Throughout the campaign Portillo stressed that he would never stand against William Hague in a leadership election, a carefully chosen phrase which leaves open the possibility of him replacing the beleaguered Leader of the Opposition if he is dumped by the party after another election defeat. Hague is on hand with fellow Tory MPs to welcome Portillo, who is accompanied by his wife Carolyn, back to the Palace of Westminster. Refusing to comment on speculation that he is soon to replace Francis Maude as Shadow Chancellor, Portillo stresses that he is enjoying the prospect of getting back up to speed as a backbencher. The expressions of the MPs who have gathered to greet him, however, tell a rather different story.

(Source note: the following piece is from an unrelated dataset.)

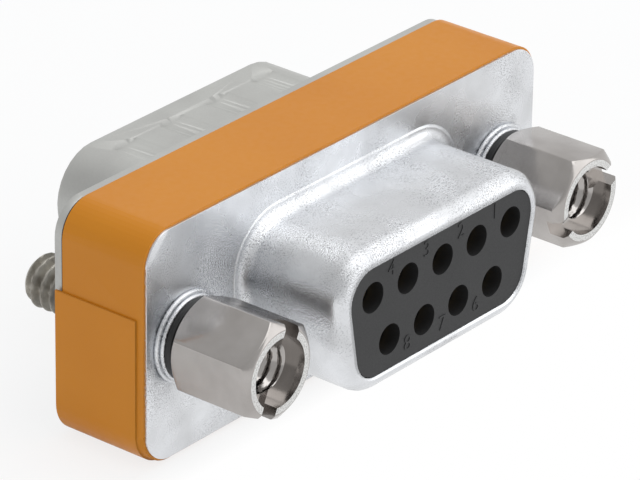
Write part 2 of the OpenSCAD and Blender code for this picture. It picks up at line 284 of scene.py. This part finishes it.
def moulding(name, m):
    material, tree, shader = newMaterial(name)
    coords = objectCoords(tree)
    cloud = noise(tree, coords, mould["cloud"], 3)
    grain = noise(tree, coords, mould["skin"], 2)
    rough = spread(tree, grain, m["rough"] - mould["roughSpread"], m["rough"] + mould["roughSpread"])
    feed(tree, shader, colour=mixColours(tree, spread(tree, cloud), m["colour"], m["shade"]), rough=rough,
         normal=bump(tree, grain, *mould["bump"]))
    return material


# orange film: even colour, a satin face and a very slight orange peel
film = {"colour": (0.68, 0.250, 0.010), "shade": (0.64, 0.225, 0.007), "cloud": 120, "peel": 2500,
        "rough": 0.38, "roughSpread": 0.05, "shine": 0.32, "bump": (0.12, 0.008)}


def orangeFilm():
    material, tree, shader = newMaterial("orangeFilm")
    coords = objectCoords(tree)
    cloud = noise(tree, coords, film["cloud"], 2)
    peel = noise(tree, coords, film["peel"], 2)
    rough = spread(tree, peel, film["rough"] - film["roughSpread"], film["rough"] + film["roughSpread"])
    shader.inputs["Specular IOR Level"].default_value = film["shine"]
    feed(tree, shader, colour=mixColours(tree, spread(tree, cloud), film["colour"], film["shade"]),
         rough=rough, normal=bump(tree, peel, *film["bump"]))
    return material


# gold flash on the contacts
gold = {"stops": [(0.3, (0.55, 0.36, 0.12)), (0.7, (0.83, 0.62, 0.27))], "cloud": 1200, "rough": (0.2, 0.35)}


def contactGold():
    material, tree, shader = newMaterial("contactGold", 1)
    cloud = noise(tree, objectCoords(tree), gold["cloud"], 3)
    feed(tree, shader, colour=ramp(tree, cloud, gold["stops"]), rough=spread(tree, cloud, *gold["rough"]))
    return material


# glass-epoxy board under green lacquer, its weave just showing
board = {"dark": (0.015, 0.12, 0.05), "light": (0.03, 0.20, 0.08), "weave": 4000, "rough": 0.3}


def boardLacquer():
    material, tree, shader = newMaterial("boardLacquer")
    weave = addNode(tree, "ShaderNodeTexBrick")
    weave.inputs["Scale"].default_value = board["weave"]
    tree.links.new(objectCoords(tree), weave.inputs["Vector"])
    shader.inputs["Roughness"].default_value = board["rough"]
    feed(tree, shader, colour=mixColours(tree, weave.outputs["Fac"], board["dark"], board["light"]))
    return material


finishes = {
    "tinned_steel": tinPlate(), "satin_steel": satinPlate(), "nickel": nickelPlate(),
    "dark_plastic": moulding("darkMoulding", darkMoulding),
    "black_plastic": moulding("blackMoulding", blackMoulding),
    "orange_film": orangeFilm(), "contact_metal": contactGold(), "board": boardLacquer(),
    "thread": dullThread(), "screwFront": facedMetal(),
}
for name, obj in nodes.items():
    obj.data.materials.clear()
    obj.data.materials.append(finishes[slotOf[name]])
print("finishes set:", len(finishes))

# modelling helpers: vertices closer than this, in mm, are one
joinDistance = 0.002


def pick(piece):
    bpy.ops.object.select_all(action="DESELECT")
    piece.select_set(True)
    bpy.context.view_layer.objects.active = piece


def modifier(piece, kind, **values):
    pick(piece)
    made = piece.modifiers.new(kind.lower(), kind)
    for key, value in values.items():
        setattr(made, key, value)
    bpy.ops.object.modifier_apply(modifier=made.name)


def soften(piece, width, angle):
    modifier(piece, "BEVEL", width=width * mm, segments=2, limit_method="ANGLE",
             angle_limit=math.radians(angle))


def combine(piece, tool, operation):
    modifier(piece, "BOOLEAN", object=tool, operation=operation, solver="EXACT")
    bpy.data.objects.remove(tool)


def settle(piece, angle):
    pick(piece)
    bpy.ops.object.transform_apply(location=True, rotation=True, scale=True)
    bpy.ops.object.shade_smooth_by_angle(angle=math.radians(angle))


# on the active piece: joins its vertices, closes open ends if asked, and turns its faces outward
def mend(distance, closeEnds=False):
    bpy.ops.object.mode_set(mode="EDIT")
    bpy.ops.mesh.select_all(action="SELECT")
    bpy.ops.mesh.remove_doubles(threshold=distance * mm)
    if closeEnds:
        bpy.ops.mesh.select_all(action="SELECT")
        bpy.ops.mesh.fill_holes(sides=0)
        bpy.ops.mesh.select_all(action="SELECT")
    bpy.ops.mesh.normals_make_consistent(inside=False)
    bpy.ops.object.mode_set(mode="OBJECT")


# stamped and rolled CAD pieces: same shape, with joined facets, smooth shading and softened edges;
# smooth below this angle in degrees, edge in mm, and normals weighted by face where evened
skins = {
    "socket_flange": {"angle": 30, "edge": 0.05, "evened": True},
    "plug_flange": {"angle": 30, "edge": 0.04, "evened": True},
    "socket_shell": {"angle": 50, "edge": 0, "evened": False},
    "plug_shell": {"angle": 17, "edge": 0, "evened": True},
    "eyelet_left": {"angle": 50, "edge": 0, "evened": False},
    "eyelet_right": {"angle": 50, "edge": 0, "evened": False},
    "washer_left": {"angle": 40, "edge": 0.04, "evened": True},
    "washer_right": {"angle": 40, "edge": 0.04, "evened": True},
    "wrap": {"angle": 30, "edge": 0, "evened": True},
}
skinBevelAngle = 40


def skin(node, s):
    piece = bpy.data.objects.new(node + "_skin", nodes[node].data.copy())
    bpy.context.scene.collection.objects.link(piece)
    pick(piece)
    mend(joinDistance)
    if s["edge"]:
        soften(piece, s["edge"], skinBevelAngle)
    settle(piece, s["angle"])
    if s["evened"]:
        modifier(piece, "WEIGHTED_NORMAL", mode="FACE_AREA", weight=50, keep_sharp=True)
    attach(piece, bodyOf[node])
    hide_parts(node)


for node, settings in skins.items():
    skin(node, settings)
print("skins made:", len(skins))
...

Portillo spoke after his 1997 defeat of the shock of suddenly finding himself waiting at a bus stop after his ministerial car had been withdrawn. The latest step on the ladder of re-evaluation and rehabilitation comes as he is shown his new backbencher's office. It is a suitably modest start for a man who is playing his cards carefully, but at least it had an illustrious former tenant, Portillo's predecessor, Alan Clark. The two men had much in common. Both were favourites of Margaret Thatcher, both served at the Ministry of Defence and both brought colour, glamour and charisma to a party perilously short of all three. Portillo, however, appears unlikely for the time being to be matching Clark's political and personal candour as revealed in his bestselling diaries.